Brown pointed out that Facebook is likely to need hugely improved technology if it wants to store data indefinitely. "If they change the system to use data in a different way, issuing statements after the event is rather unhelpful," he said.
Facebook's reversion to its old terms of service marks the first time that the site has acted on user concerns, having previously refused to adapt after receiving more than 2.6 million complaints about the new layout of the site.
More than 20,000 users had joined Facebook protest groups to vent their anger at the changes to the terms and conditions, and the Electronic Privacy Information Center planned to file a complaint with the Federal Trade Commission.
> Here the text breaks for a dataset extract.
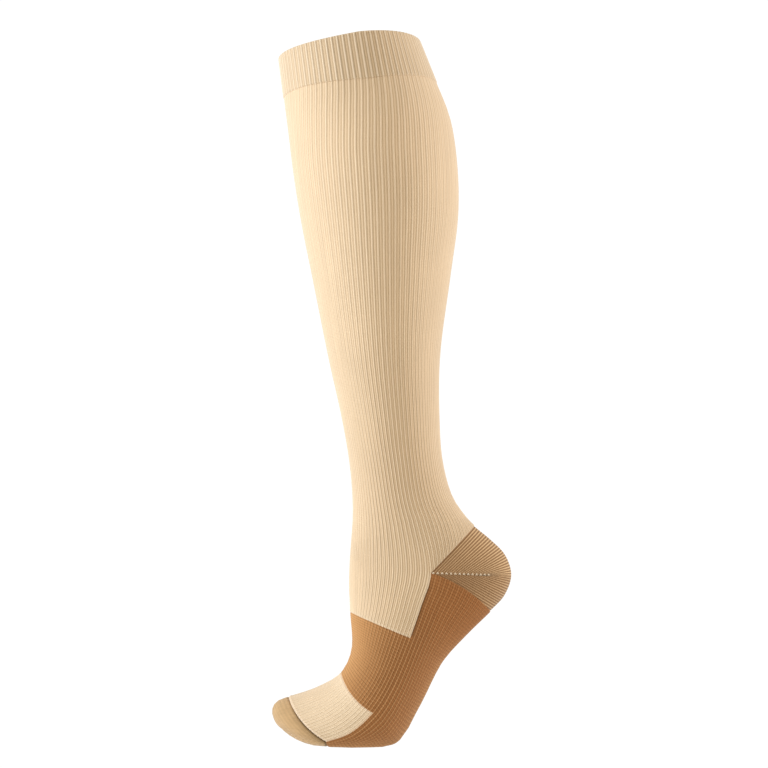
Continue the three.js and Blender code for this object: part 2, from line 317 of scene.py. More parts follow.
@lru_cache(maxsize=None)
def ring_at(station):
    """The ring at a station: whole numbers are the named rings."""
    if station > TOE_SEAM:
        return toe_ring_at((station - TOE_SEAM) * math.pi / 2)
    in_heel = min(max(station - HEEL_TOP, 0), 1)
    front_number = station - in_heel
    _, front_bow = smooth_point(BOW_LINE, front_number)
    return TubeRing(
        (*smooth_point(FRONT_LINE, front_number), front_bow),
        smooth_point(SIDE_LINE, front_number),
        smooth_point(BACK_LINE, station + in_heel * len(HEEL_ROUND)),
        lay_at(front_number),
    )


def lay_at(front_number):
    """The lay of the ribs at a ring, where the heel counts as one ring."""
    _, twist, gather, small_rib, side_wale = smooth_point(LAY_LINE, front_number)
    if front_number >= HEEL_TOP:
        side_wale = SIDE_WALE
    return twist, gather, small_rib, side_wale


def toe_ring_at(turn):
    """The toe is half an ellipsoid on the toe seam's ring, and turn runs round it."""
    seam = RINGS[-1]
    middle = [(a + b) / 2 for a, b in zip(seam.front, seam.back)]
    girth, reach = math.cos(turn), math.sin(turn)

    def drawn_in(point):
        return tuple(m + (p - m) * girth + r * reach for p, m, r in zip(point, middle, TOE_REACH))

    side = drawn_in(seam.side)
    return TubeRing(
        (*drawn_in(seam.front), seam.front_bow * girth),
        (side[0], seam.half_width * girth, side[1]),
        (*drawn_in(seam.back), 0),
        LAYS[-1][1:],
    )


@lru_cache(maxsize=None)
def line_lengths(wale, start, end, steps=60):
    """Stations from start to end, and how far along a wale each of them lies."""
    stations = [start + (end - start) * step / steps for step in range(steps + 1)]
    lengths = [0]
    for first, second in zip(stations, stations[1:]):
        lengths.append(lengths[-1] + (ring_at(second).at(wale) - ring_at(first).at(wale)).length)
    return stations, lengths


def station_at(table, length):
    """The station that lies that far along a wale."""
    stations, lengths = table
    step = min(max(bisect.bisect_right(lengths, length) - 1, 0), len(lengths) - 2)
    span = lengths[step + 1] - lengths[step]
    part = (length - lengths[step]) / span if span else 0
    return stations[step] + part * (stations[step + 1] - stations[step])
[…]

Facebook chief executive Mark Zuckerberg has now said that the next revision of its terms of service will be "substantial", and that users will be offered a chance to have their say.
"It will be written clearly in language everyone can understand. Since this will be the governing document that we'll all live by, Facebook users will have a lot of input in crafting these terms," he said.
"You have my commitment that we'll do all of these things, but in order to do them right it will take a little bit of time. We expect to complete this in the next few weeks."
Do you agree?
Reporting issues
What *is* the difference between a paid for "Hack" reporting an event or a Facebook contributor giving a real life situation report other than the Hack can sell it to the highest bidder for profit?
Joe Public needs a voice, a way of contributing to the world arena and a way of voiceig individuality however it is made. Facebook allows this. It's a multi-national news media.
Posted by R, 18 Feb 2009
Priceless footage being given away all the time
Firstly, I cancelled my Facebook account, and have no desire to go anywhere near that site again.
Once was a time where if you had a priceless photo or film then T.V stations or newspapers would pay handsomely for the rights to those images.
But people are giving away such things all the time, and for free! No I'm not on about Facebook anymore, but what really gets on my nerves are those stupid idiots who want to be "i reporters" for CNN. By not demanding some sort of cash incentive for their stills or videos, they are simply encouraging media corporations to play on peoples desire to be recognised for an instant, that moment of fame when their name pops up under a hard to get video of something spectacular happening in the world, like the Tsunami disaster. They get all this for doing nothing, twiddling their thumbs in their offices, and just wait for the great footage to be sent in by ignorant glory hunters.
Stop giving your stuff away for free! You annoying i reporters you.